### Brief
Repeat the entire listing exactly as written.

### Information shown
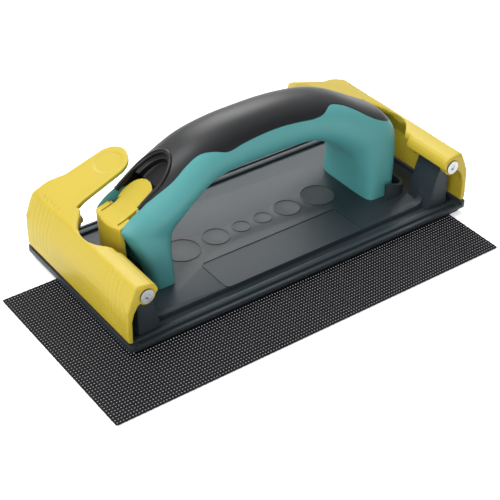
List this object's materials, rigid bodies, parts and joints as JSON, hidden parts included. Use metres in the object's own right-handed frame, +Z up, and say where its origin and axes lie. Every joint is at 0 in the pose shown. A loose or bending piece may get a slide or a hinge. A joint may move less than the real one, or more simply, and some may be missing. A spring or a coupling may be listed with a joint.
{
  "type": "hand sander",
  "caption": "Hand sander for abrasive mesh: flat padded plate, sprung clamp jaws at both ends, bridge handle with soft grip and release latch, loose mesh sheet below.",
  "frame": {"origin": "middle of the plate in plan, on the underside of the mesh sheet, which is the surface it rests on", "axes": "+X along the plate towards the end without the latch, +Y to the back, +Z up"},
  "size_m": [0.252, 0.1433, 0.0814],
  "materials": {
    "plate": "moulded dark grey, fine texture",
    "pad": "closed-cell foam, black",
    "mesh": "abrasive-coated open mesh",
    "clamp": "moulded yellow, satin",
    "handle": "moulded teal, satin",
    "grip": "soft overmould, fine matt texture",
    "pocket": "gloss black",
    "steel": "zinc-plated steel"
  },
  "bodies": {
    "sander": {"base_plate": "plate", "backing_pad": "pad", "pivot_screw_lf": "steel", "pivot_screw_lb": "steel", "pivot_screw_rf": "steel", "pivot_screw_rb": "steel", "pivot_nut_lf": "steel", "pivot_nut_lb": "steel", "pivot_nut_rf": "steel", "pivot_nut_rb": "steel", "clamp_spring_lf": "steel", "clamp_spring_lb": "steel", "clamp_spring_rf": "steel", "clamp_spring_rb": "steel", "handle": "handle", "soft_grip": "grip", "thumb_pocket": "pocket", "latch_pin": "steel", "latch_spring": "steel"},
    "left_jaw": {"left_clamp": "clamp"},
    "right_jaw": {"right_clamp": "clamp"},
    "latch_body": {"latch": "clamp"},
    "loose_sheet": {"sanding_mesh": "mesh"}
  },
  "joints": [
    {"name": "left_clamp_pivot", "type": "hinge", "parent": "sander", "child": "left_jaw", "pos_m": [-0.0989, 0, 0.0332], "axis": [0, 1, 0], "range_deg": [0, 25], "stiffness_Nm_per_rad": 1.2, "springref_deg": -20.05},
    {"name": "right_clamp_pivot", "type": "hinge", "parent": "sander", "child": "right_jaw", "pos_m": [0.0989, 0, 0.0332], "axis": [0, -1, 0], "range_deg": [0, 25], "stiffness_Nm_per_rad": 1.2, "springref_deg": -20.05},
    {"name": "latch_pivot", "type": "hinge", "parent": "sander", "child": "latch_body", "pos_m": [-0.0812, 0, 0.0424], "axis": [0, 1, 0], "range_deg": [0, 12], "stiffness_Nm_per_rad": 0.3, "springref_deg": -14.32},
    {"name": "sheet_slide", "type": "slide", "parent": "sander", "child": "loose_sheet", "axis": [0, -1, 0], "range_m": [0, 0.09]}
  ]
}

### Completed exercise
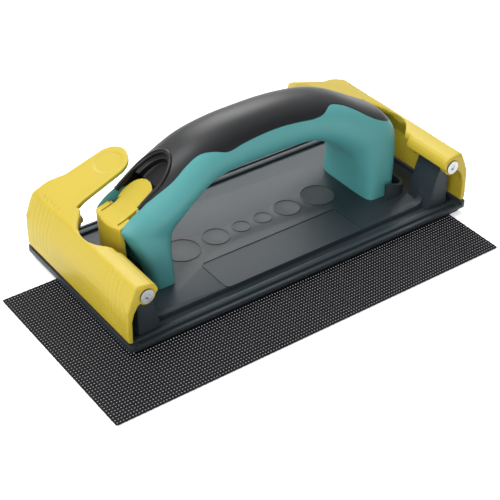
List this object's materials, rigid bodies, parts and joints as JSON, hidden parts included. Use metres in the object's own right-handed frame, +Z up, and say where its origin and axes lie. Every joint is at 0 in the pose shown. A loose or bending piece may get a slide or a hinge. A joint may move less than the real one, or more simply, and some may be missing. A spring or a coupling may be listed with a joint.
{
  "type": "hand sander",
  "caption": "Hand sander for abrasive mesh: flat padded plate, sprung clamp jaws at both ends, bridge handle with soft grip and release latch, loose mesh sheet below.",
  "frame": {"origin": "middle of the plate in plan, on the underside of the mesh sheet, which is the surface it rests on", "axes": "+X along the plate towards the end without the latch, +Y to the back, +Z up"},
  "size_m": [0.252, 0.1433, 0.0814],
  "materials": {
    "plate": "moulded dark grey, fine texture",
    "pad": "closed-cell foam, black",
    "mesh": "abrasive-coated open mesh",
    "clamp": "moulded yellow, satin",
    "handle": "moulded teal, satin",
    "grip": "soft overmould, fine matt texture",
    "pocket": "gloss black",
    "steel": "zinc-plated steel"
  },
  "bodies": {
    "sander": {"base_plate": "plate", "backing_pad": "pad", "pivot_screw_lf": "steel", "pivot_screw_lb": "steel", "pivot_screw_rf": "steel", "pivot_screw_rb": "steel", "pivot_nut_lf": "steel", "pivot_nut_lb": "steel", "pivot_nut_rf": "steel", "pivot_nut_rb": "steel", "clamp_spring_lf": "steel", "clamp_spring_lb": "steel", "clamp_spring_rf": "steel", "clamp_spring_rb": "steel", "handle": "handle", "soft_grip": "grip", "thumb_pocket": "pocket", "latch_pin": "steel", "latch_spring": "steel"},
    "left_jaw": {"left_clamp": "clamp"},
    "right_jaw": {"right_clamp": "clamp"},
    "latch_body": {"latch": "clamp"},
    "loose_sheet": {"sanding_mesh": "mesh"}
  },
  "joints": [
    {"name": "left_clamp_pivot", "type": "hinge", "parent": "sander", "child": "left_jaw", "pos_m": [-0.0989, 0, 0.0332], "axis": [0, 1, 0], "range_deg": [0, 25], "stiffness_Nm_per_rad": 1.2, "springref_deg": -20.05},
    {"name": "right_clamp_pivot", "type": "hinge", "parent": "sander", "child": "right_jaw", "pos_m": [0.0989, 0, 0.0332], "axis": [0, -1, 0], "range_deg": [0, 25], "stiffness_Nm_per_rad": 1.2, "springref_deg": -20.05},
    {"name": "latch_pivot", "type": "hinge", "parent": "sander", "child": "latch_body", "pos_m": [-0.0812, 0, 0.0424], "axis": [0, 1, 0], "range_deg": [0, 12], "stiffness_Nm_per_rad": 0.3, "springref_deg": -14.32},
    {"name": "sheet_slide", "type": "slide", "parent": "sander", "child": "loose_sheet", "axis": [0, -1, 0], "range_m": [0, 0.09]}
  ]
}